Will Trudeau's 3% bank surcharge promise hurt markets?

Stock market decline quickly recovers, but policy promises to become a battleground if Liberals win

Will Trudeau's 3% bank surcharge promise hurt markets?

The stock market temporarily retracted slightly this week after Prime Minister Justin Trudeau vowed to place a 3% surtax on big banks and insurance companies if he was re-elected.

“Definitely the stocks did pull back a little bit,” Allan Small, senior investment advisor of Allan Small Financial Group with iA Private Wealth, told WP soon after. “But, they have gone higher since again, so we’ll have to see how the market reacts to it.”

Small noted that Canadian federal elections don’t typically impact the Canadian stock market, certainly not as much as American elections, but there could be more reverberation if the Liberals win a majority, or even a minority, and work with the NDP to implement Trudeau’s policy.

“That could be a bit of a game-changer,” he said. “Taxing these banks and financial institutions an extra 3% could generate about $2.5 billion on an annual basis, starting next year. So, if he was able to pass this, it would be huge.

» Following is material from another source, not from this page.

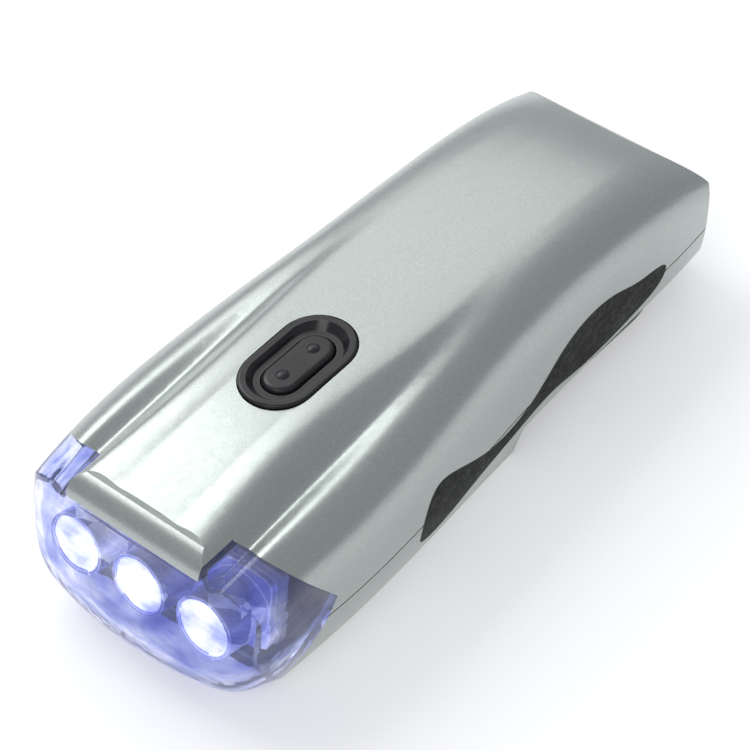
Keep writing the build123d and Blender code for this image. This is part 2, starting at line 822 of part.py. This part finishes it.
with BuildPart() as switch_button:
    extrude(pill(0, button_flange_top), amount=rim_height - bump_height - button_flange_top)
    fillet(faces().sort_by(Axis.Z)[-1].edges(), 0.9)
    with Locations((0, button_y + bump_spread, rim_height - bump_radius),
                   (0, button_y - bump_spread, rim_height - bump_radius)):
        Sphere(bump_radius)
    extrude(pill(0.8, button_flange_top - flange_depth), amount=flange_depth)
    with Locations((0, button_y, stem_foot)):
        Cylinder(1.6, stem_length, align=standing)
save(switch_button.part, "switch_button")

bore_floor = switch_top - switch_bore_depth
with BuildPart() as push_switch:
    with Locations((0, button_y, board_top)):
        Box(8, 7, switch_top - board_top, align=standing)
    with Locations((0, button_y, bore_floor)):
        Cylinder(plunger_radius + running_gap, switch_bore_depth, align=standing,
                 mode=Mode.SUBTRACT)
save(push_switch.part, "push_switch")

plunger_foot = bore_floor + button_travel + end_play
with BuildPart() as switch_plunger:
    with Locations((0, button_y, plunger_foot)):
        Cylinder(plunger_radius, stem_foot - plunger_foot, align=standing)
save(switch_plunger.part, "switch_plunger")


# -------------------------------------------------------------------- the lamps
tilt = math.radians(lamp_tilt)
forward = Vector(0, -math.cos(tilt), math.sin(tilt))
lamp_origin = Vector(0, lamp_y, lamp_height)
lamp_places = [(x, 0) for x in (-lamp_pitch, 0, lamp_pitch)]
standoffs = [(x, y) for x in (standoff_x, -standoff_x) for y in (standoff_y, -standoff_y)]
board_depth = cup_depth + lamp_plate_thickness


def lamp_plane(depth):
    """Plane square to the beam, the given depth behind the mouths of the cups."""
    return Plane(lamp_origin - forward * depth, x_dir=(1, 0, 0), z_dir=forward)


with BuildPart() as reflector:
    with BuildSketch(lamp_plane(cup_depth)):
        RectangleRounded(lamp_plate_width, lamp_plate_height, 2)
    extrude(amount=lamp_plate_thickness)
    with BuildSketch(lamp_plane(cup_depth)):
        with Locations(*lamp_places):
            Circle(cup_radius)
    extrude(amount=cup_depth)
    with BuildSketch(lamp_plane(board_depth)):
        with Locations(*standoffs):
            Circle(standoff_radius)
    extrude(amount=board_depth - cup_depth)
    # bowls, then the seats for the optics
    for place in lamp_places:
        with BuildSketch(lamp_plane(cup_depth)):
            with Locations(place):
                Circle(led_radius + 0.15)
        with BuildSketch(lamp_plane(seat_depth)):
            with Locations(place):
                Circle(optic_radius - 0.4)
        loft(mode=Mode.SUBTRACT)
    with BuildSketch(lamp_plane(seat_depth)):
        with Locations(*lamp_places):
            Circle(optic_radius + running_gap)
    extrude(amount=seat_depth, mode=Mode.SUBTRACT)
save(reflector.part, "reflector")

with BuildPart() as lamp_optics:
    with BuildSketch(lamp_plane(seat_depth)):
        with Locations(*lamp_places):
            Circle(optic_radius)
    extrude(amount=seat_depth - 0.2)
    fillet(faces().sort_by(Axis((0, 0, 0), forward))[-3:].edges(), 0.4)
save(lamp_optics.part, "lamp_optics")

for number, place in enumerate(lamp_places, start=1):
    with BuildPart() as led:
        with BuildSketch(lamp_plane(board_depth)):
            with Locations(place):
                Circle(led_radius)
        extrude(amount=led_length)
        fillet(faces().sort_by(Axis((0, 0, 0), forward))[-1].edges(), 2.2)
        with BuildSketch(lamp_plane(board_depth)):
            with Locations(place):
                Circle(led_radius + led_flange)
        extrude(amount=1)
    save(led.part, f"led_{number}")

with BuildPart() as lamp_board:
    with BuildSketch(lamp_plane(board_depth + board_thickness)):
        RectangleRounded(lamp_plate_width, lamp_plate_height, 1)
    extrude(amount=board_thickness)
save(lamp_board.part, "lamp_board")


# -------------------------------------------------------------------- the crank
slot_half_width = knob_radius + slot_gap
knob_height = arm_thickness / 2
lug_end = knob_hinge_y + lug_length
knob_start = lug_end + end_play
knob_end = knob_start + knob_length
axle_end = knob_end + end_play + axle_cap_depth
slot_front = knob_hinge_y - knob_radius - slot_gap
slot_rear = axle_end + slot_gap
axle_seat = 2.0

with BuildPart() as crank_arm:
    with BuildSketch():
        with Locations(hub):
            Circle(arm_radius)
        with Locations((0, hub_y / 2)):
            Rectangle(2 * arm_half_width, hub_y, mode=Mode.INTERSECT)
        fillet(vertices().group_by(Axis.Y)[0], arm_corner_radius)
        with Locations(hub):
            Circle(arm_half_width)
    extrude(amount=arm_thickness)
    fillet(faces().sort_by(Axis.Z)[0].edges(), arm_edge_radius)
    # slot for the folded knob, with a finger notch at its free end
    with BuildSketch():
        with Locations((0, (slot_front + slot_rear) / 2)):
            Rectangle(2 * slot_half_width, slot_rear - slot_front)
    extrude(amount=arm_thickness, mode=Mode.SUBTRACT)
    with Locations((0, slot_rear, 0)):
        Cylinder(nick_radius, nick_depth, align=standing, mode=Mode.SUBTRACT)
    # cross hole for the hinge pin, open at the right edge
    with BuildSketch(Plane.YZ.offset(hinge_pin_start)):
        with Locations((knob_hinge_y, knob_height)):
            Circle(hinge_pin_radius + seat_gap)
    extrude(amount=arm_half_width - hinge_pin_start, mode=Mode.SUBTRACT)
    # shaft bore above the web, screw recess below it
    with BuildSketch(Plane.XY.offset(web_top)):
        with Locations(hub):
            Circle(shaft_radius + seat_gap)
    extrude(amount=arm_thickness - web_top, mode=Mode.SUBTRACT)
    with BuildSketch(Plane.XY.offset(web_bottom)):
        with Locations(hub):
            Circle(screw_hole)
    extrude(amount=web_top - web_bottom, mode=Mode.SUBTRACT)
    with BuildSketch():
        with Locations(hub):
            Circle(crank_head_radius + 0.2)
    extrude(amount=web_bottom, mode=Mode.SUBTRACT)
save(crank_arm.part, "crank_arm")

with BuildPart() as crank_shaft:
    with BuildSketch(Plane.XY.offset(web_top)):
        with Locations(hub):
            Circle(shaft_radius)
    extrude(amount=low_gears + gear_thickness - web_top)
    with BuildSketch(Plane.XY.offset(low_gears)):
        with Locations(hub):
            Circle(journal_radius)
    extrude(amount=plate_top - end_play - low_gears)
    with BuildSketch(Plane.XY.offset(web_top)):
        with Locations(hub):
            Circle(pilot_hole)
    extrude(amount=crank_screw_length, mode=Mode.SUBTRACT)
save(crank_shaft.part, "crank_shaft")

with BuildPart() as crank_screw:
    with BuildSketch(Plane.XY.offset(web_bottom - head_height)):
        with Locations(hub):
            Circle(crank_head_radius)
    extrude(amount=head_height)
    with BuildSketch(Plane.XY.offset(web_bottom)):
        with Locations(hub):
            Circle(screw_radius)
    extrude(amount=crank_screw_length)
    with BuildSketch(Plane.XY.offset(web_bottom - head_height)):
        with Locations(hub):
            Rectangle(2.8, 0.6)
            Rectangle(0.6, 2.8)
    extrude(amount=0.6, mode=Mode.SUBTRACT)
save(crank_screw.part, "crank_screw")

with BuildPart() as crank_washer:
    with BuildSketch(Plane.XY.offset(arm_thickness)):
        with Locations(hub):
            Circle(2 * shaft_radius)
            Circle(shaft_radius + seat_gap, mode=Mode.SUBTRACT)
    extrude(amount=bay_height - arm_thickness - running_gap)
save(crank_washer.part, "crank_washer")

with BuildPart() as hinge_pin:
    with BuildSketch(Plane.YZ.offset(hinge_pin_start)):
        with Locations((knob_hinge_y, knob_height)):
            Circle(hinge_pin_radius)
    extrude(amount=hinge_pin_end - hinge_pin_start)
save(hinge_pin.part, "hinge_pin")

with BuildPart() as knob_lug:
    with BuildSketch(Plane.YZ):
        with Locations((knob_hinge_y, knob_height)):
            Circle(knob_radius)
        with Locations((knob_hinge_y + lug_length / 2, knob_height)):
            Rectangle(lug_length, 2 * knob_radius)
    extrude(amount=lug_half_width, both=True)
    with BuildSketch(Plane.XZ.offset(-lug_end)):
        with Locations((0, knob_height)):
            Circle(knob_axle_radius + seat_gap)
    extrude(amount=axle_seat, mode=Mode.SUBTRACT)
    with BuildSketch(Plane.YZ):
        with Locations((knob_hinge_y, knob_height)):
            Circle(hinge_pin_radius + running_gap)
    extrude(amount=lug_half_width, both=True, mode=Mode.SUBTRACT)
save(knob_lug.part, "knob_lug")

with BuildPart() as knob_axle:
    with BuildSketch(Plane.XZ.offset(-axle_end)):
        with Locations((0, knob_height)):
            Circle(knob_axle_radius)
    extrude(amount=axle_end - lug_end + axle_seat)
    with BuildSketch(Plane.XZ.offset(-axle_end)):
        with Locations((0, knob_height)):
            Circle(axle_cap_radius)
    extrude(amount=axle_cap_depth)
save(knob_axle.part, "knob_axle")

with BuildPart() as crank_knob:
    with BuildSketch(Plane.XZ.offset(-knob_end)):
        with Locations((0, knob_height)):
            Circle(knob_radius)
    extrude(amount=knob_length)
    fillet(edges().filter_by(GeomType.CIRCLE), 0.5)
    for number in range(groove_count):
        groove_y = knob_start + (number + 1) * knob_length / (groove_count + 1)
        with BuildSketch(Plane.XZ.offset(-groove_y - groove_width / 2)):
            with Locations((0, knob_height)):
                Circle(knob_radius)
                Circle(knob_radius - groove_depth, mode=Mode.SUBTRACT)
        extrude(amount=groove_width, mode=Mode.SUBTRACT)
    with BuildSketch(Plane.XZ.offset(-knob_end)):
        with Locations((0, knob_height)):
            Circle(knob_axle_radius + running_gap)
    extrude(amount=knob_length, mode=Mode.SUBTRACT)
save(crank_knob.part, "crank_knob")


# -------------------------------------------------------------------- the leads
def bend_radius(points):
    """The largest radius that leaves a short straight between the bends."""
    radii = []
    for before, corner, after in zip(points, points[1:], points[2:]):
        arriving, leaving = Vector(*corner) - Vector(*before), Vector(*after) - Vector(*corner)
        half_turn = math.radians(arriving.get_angle(leaving) / 2)
        radii.append(0.45 * min(arriving.length, leaving.length) / math.tan(half_turn))
    return min(radii)


def lead(points):
    """A round lead along straight runs joined by arcs."""
    with BuildPart() as wire:
        with BuildLine() as path:
            FilletPolyline(*points, radius=bend_radius(points))
        with BuildSketch(Plane(path.line @ 0, z_dir=path.line % 0)):
            Circle(lead_radius)
        sweep()
    return wire.part


lead_height = can_top + 2.6
lamp_back = lamp_origin - forward * (board_depth + board_thickness)
with BuildPart() as lamp_leads:
    for x in (5.0, -5.0):
        start = lamp_back + Vector(x, 0, 0) + forward.cross(Vector(1, 0, 0)) * 3.0
        corner = start - forward * 6.6
        add(lead([tuple(start), tuple(corner), (corner.X, corner.Y, board_height)]))
save(lamp_leads.part, "lamp_leads")

with BuildPart() as generator_leads:
    for x in (6.0, -6.0):
        add(lead([(x, rotor[1] - 3.8, can_top), (x, rotor[1] - 3.8, lead_height),
                  (x, board_rear_y - 1.4, lead_height), (x, board_rear_y - 1.4, board_top)]))
save(generator_leads.part, "generator_leads")

clip_top = cells_top + clip_thickness
rim_radius = holder_radius - holder_wall / 2
rim_start_x = -6.0
rim_start_y = cell_y - math.sqrt(rim_radius ** 2 - rim_start_x ** 2)
with BuildPart() as battery_leads:
    for x, start in ((8.2, (1.3, cell_y - 9.5, clip_top)),
                     (-8.2, (rim_start_x, rim_start_y, holder_top))):
        add(lead([start, (start[0], start[1], lead_height), (x, 10.0, lead_height),
                  (x, board_rear_y - 2.2, lead_height), (x, board_rear_y - 2.2, board_top)]))
save(battery_leads.part, "battery_leads")
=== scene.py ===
import json
import math

import bpy
from mathutils import Matrix, Vector

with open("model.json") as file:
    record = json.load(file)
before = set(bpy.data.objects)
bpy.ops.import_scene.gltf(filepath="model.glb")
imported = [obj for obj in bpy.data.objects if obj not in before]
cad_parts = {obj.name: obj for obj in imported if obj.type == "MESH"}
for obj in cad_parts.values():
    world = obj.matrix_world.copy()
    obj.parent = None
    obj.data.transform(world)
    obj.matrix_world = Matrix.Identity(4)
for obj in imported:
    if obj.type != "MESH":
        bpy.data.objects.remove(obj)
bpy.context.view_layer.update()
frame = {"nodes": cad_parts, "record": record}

# Lengths are in metres, angles in degrees and powers in watts, unless a name says otherwise.
floor_half_width, floor_drop = 3.0, 0.00005
floor_colour, floor_lift = (0.86, 0.86, 0.87), 0.4
sky_colour, sky_strength = (0.93, 0.95, 1.0), 0.42
light_aim = Vector((0, 0, 0.02))

camera_around, camera_over, camera_roll = 44.43, 46.15, -5.0
camera_distance = 0.43647
camera_right, camera_up = 0.001147, -0.001053
camera_aim = Vector((0, -0.00557, 0.01786))
camera_near = 0.01
lens_mm, sensor_mm = 136.658, 36


# ------------------------------------------------------------------- materials
most_noise = (0.35, 0.65)  # where nearly all values of a noise lie
soft_noise = (0.3, 0.7)
fine_bump = 0.0001
turned_edge = (0.75, 1.0)  # how far a rounded normal agrees with the real one
mix_factor, mix_first, mix_second, mix_result = 0, 6, 7, 2  # colour sockets of a mix node


def srgb(text):
    """Linear colour of a hex colour."""
    values = [int(text[i:i + 2], 16) / 255 for i in (1, 3, 5)]
    return tuple(v / 12.92 if v <= 0.04045 else ((v + 0.055) / 1.055) ** 2.4 for v in values)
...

It could mean, obviously, more tax generation or revenue for the government, but at the expense of these banks.

“That could definitely affect bank stocks because, as we know, they make up the largest component of our market and, obviously, affect our market. So, the results of this election could possibly affect the performance of the Toronto Stock Exchange and our Canadian market.”

Whether that will happen is a big unknown since the Conservatives were climbing higher in the polls than anticipated when the election was called. If the Liberals win, though, Small said investors might continue to view Trudeau’s policy as a negative and further impact the market – but Trudeau’s green initiatives could also give Canadian companies involved in those areas a slight boost.  

Beyond that, however, there’s not much noteworthy in the election backdrop that’s impacting the market. While COVID cases are climbing and there’s some inflationary pressure, neither are directly tied to the election, although the inflationary pressure raises the question of whether the central banks will have to raise interest rates to combat a rising inflationary time. So, despite Trudeau calling the election to determine the next phase of pandemic recovery, Small said the market was taking a “wait-and-see approach”.

In the meantime, he noted the market has been more volatile since the 2008 financial crisis, so he’s not advising his clients to hold for the long-term.

”The whole idea of buy and hold forever, I think that’s changed,” he said. “Today, I think you want to set your target and, when it’s been reached, re-evaluate and maybe take some profit off the table and move that money into another position; a growth one.”

Once the election is settled and we know if Trudeau can implement his 3% surtax, Small said, the banks will make their case and probably be joined by investors who own bank stocks – through pension plans, mutual funds, or individually in their portfolios – or count on their dividends in their retirement income.

“Banks are an integral part of all of our lives, so if you do anything to them in a negative way, it will obviously affect everybody in the country,” he said. “So, we’ll see how that battle plays out.”